May 26, 1858
A Covenant of Unity for Gospel Witness

United Presbyterian Church in North America (1858)

On May 26, 1858, in Pittsburgh, Pennsylvania, commissioners from the Associate Presbyterian and the Associate Reformed Presbyterian churches joined hands in a long-sought union, forming the United Presbyterian Church in North America. Many traveled by rail and riverboat to the city where the Allegheny and Monongahela meet to form the Ohio—an apt setting for two streams becoming one.

The act was framed in worship: prayer, Scripture, and vows that the gospel should not be hindered by lingering quarrels. They aimed for greater strength to preach Christ, plant congregations across the expanding frontier, and speak with a clearer public witness.

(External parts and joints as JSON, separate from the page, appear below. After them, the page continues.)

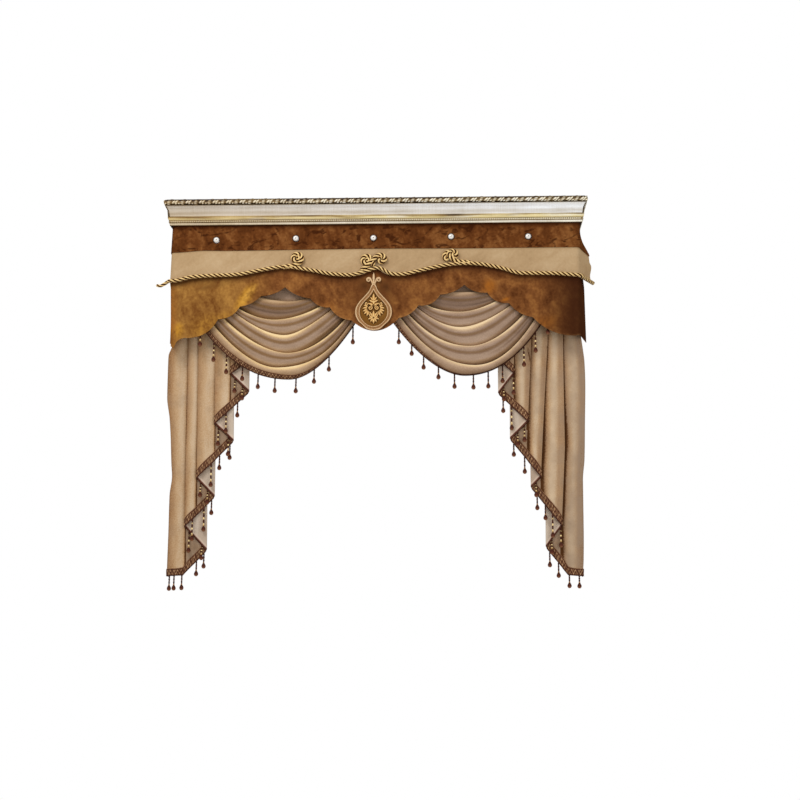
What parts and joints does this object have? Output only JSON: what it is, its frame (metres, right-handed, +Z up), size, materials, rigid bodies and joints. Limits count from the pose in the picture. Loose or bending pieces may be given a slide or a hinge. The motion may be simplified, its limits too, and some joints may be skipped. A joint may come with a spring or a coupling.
{
  "type": "window valance with cornice",
  "caption": "Swag-and-jabot window valance with scalloped lambrequin, twisted rope, medallion and bead fringes, hung from a moulded cornice on a wall batten.",
  "frame": {"origin": "middle of the wall batten's back, on the wall face", "axes": "+X to the right seen from the room, +Y into the wall, +Z up"},
  "size_m": [1.8708, 0.2484, 1.6596],
  "materials": {
    "timber": "plain planed softwood",
    "champagne_leaf": "brushed silver and champagne metal leaf on carved moulding",
    "brown_suede": "mottled brown suede cloth",
    "tan_suede": "fine tan suede cloth",
    "brown_velvet": "crushed golden brown velvet",
    "beige_satin": "soft beige satin",
    "beige_velvet": "beige velvet with a paler back",
    "brown_braid": "brown and gold woven gimp braid",
    "gold_rope": "twisted rope of gold and dark brown strands",
    "pearl": "pearl with a dark metal rim",
    "cream_cord": "cream and gold embroidery cord",
    "amber_bead": "polished gold and amber beads with red-brown drops"
  },
  "bodies": {
    "root": {"wall_batten": "timber", "top_board": "timber", "heading_rail": "timber", "cornice_front": "champagne_leaf", "cornice_return_left": "champagne_leaf", "cornice_return_right": "champagne_leaf", "top_band": "brown_suede", "stud_1": "pearl", "stud_2": "pearl", "stud_3": "pearl", "stud_4": "pearl", "stud_5": "pearl", "tan_band": "tan_suede", "rope": "gold_rope", "knot_1": "gold_rope", "knot_2": "gold_rope", "knot_3": "gold_rope", "knot_4": "gold_rope", "lambrequin": "brown_velvet", "medallion_pad": "brown_velvet", "medallion_edging": "cream_cord", "medallion_finial": "cream_cord", "swag_left": "beige_satin", "swag_right": "beige_satin", "fringe_swag_left": "brown_braid", "fringe_swag_right": "brown_braid", "jabot_left": "beige_velvet", "jabot_right": "beige_velvet", "fringe_jabot_left": "brown_braid", "fringe_jabot_right": "brown_braid"}
  },
  "joints": []
}
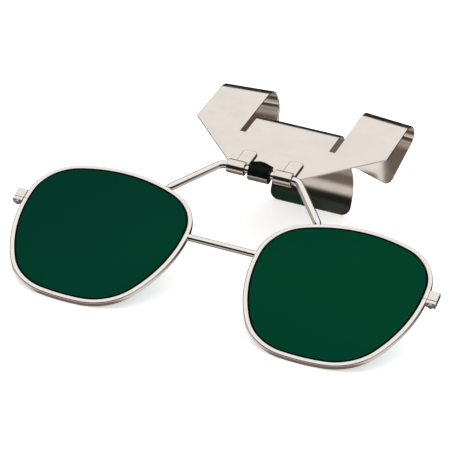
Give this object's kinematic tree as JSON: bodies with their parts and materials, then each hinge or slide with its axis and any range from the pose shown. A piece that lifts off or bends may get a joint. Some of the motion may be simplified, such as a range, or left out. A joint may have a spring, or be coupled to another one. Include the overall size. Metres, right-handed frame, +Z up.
{
  "type": "welding goggles",
  "caption": "Flip-up clip-on welding goggles: dark filter lenses in wire rims, joined by a cross bar and a bent hinge wire, on a hooked sheet-metal spring clip.",
  "frame": {"origin": "centre of the overall bounding box in plan, on the table the part lies on", "axes": "+X from the wearer's left lens to the right lens across the part, +Y from the lenses towards the clip, +Z up from the table"},
  "size_m": [0.1256, 0.112, 0.0361],
  "materials": {
    "nickel_sheet": "bright nickel plate on spring-steel sheet",
    "nickel_wire": "bright nickel plate on drawn wire",
    "spring_steel": "plain spring strip",
    "screw_steel": "turned, slotted head",
    "black_plastic": "matt moulded",
    "green_filter_glass": "polished dark green welding filter"
  },
  "bodies": {
    "clip": {"clip_plate": "nickel_sheet", "friction_block": "black_plastic", "friction_spring": "spring_steel"},
    "lens_frame": {"rim_right": "nickel_wire", "lens_right": "green_filter_glass", "upper_block_right": "nickel_wire", "lower_block_right": "nickel_wire", "closing_screw_right": "screw_steel", "rim_left": "nickel_wire", "lens_left": "green_filter_glass", "upper_block_left": "nickel_wire", "lower_block_left": "nickel_wire", "closing_screw_left": "screw_steel", "cross_bar": "nickel_wire", "hinge_wire": "nickel_wire"}
  },
  "joints": [
    {"name": "flip_up", "type": "hinge", "parent": "clip", "child": "lens_frame", "pos_m": [0, -0.00061, 0.02864], "axis": [-1, 0, 0], "range_deg": [0, 100]}
  ]
}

Roots and Costly Conviction

Both bodies were shaped by the Reformed standards and a conscience taught to obey God rather than men. The Associate heritage remembered ministers such as Ebenezer and Ralph Erskine, who endured loss of place for resisting state interference and calling the church back to purity of doctrine and discipline. The Associate Reformed line also drew from Covenanter steadiness, recalling pastors like John Cuthbertson, who labored on horseback through colonial settlements to gather scattered believers for preaching, catechism, and the Lord’s Supper.

Their worship was marked by seriousness and simplicity—psalms sung from the heart, the Sabbath guarded, family religion encouraged, and communion seasons approached with self-examination. Such practices formed resilient Christians: fathers and mothers teaching children, elders shepherding quietly, and ministers persevering through hardship.

Meaning, Witness, and Legacy

The 1858 union strengthened ministerial training, publishing, and coordinated missions at home and abroad. It also nurtured moral courage in a turbulent century; many within its ranks pressed for justice and opposed slavery, believing that neighbor-love must be practical as well as professed.

The Pittsburgh union remains a living lesson in Christian unity: “Make every effort to keep the unity of the Spirit through the bond of peace” (Ephesians 4:3). Yet it was unity for mission and truth, learning to “stand firm in one spirit, contending together with one mind for the faith of the gospel” (Philippians 1:27). A century later, in 1958, the denomination entered another major union, but the 1858 clasped hands still calls believers to hold fast to Christ with humility, courage, and charity.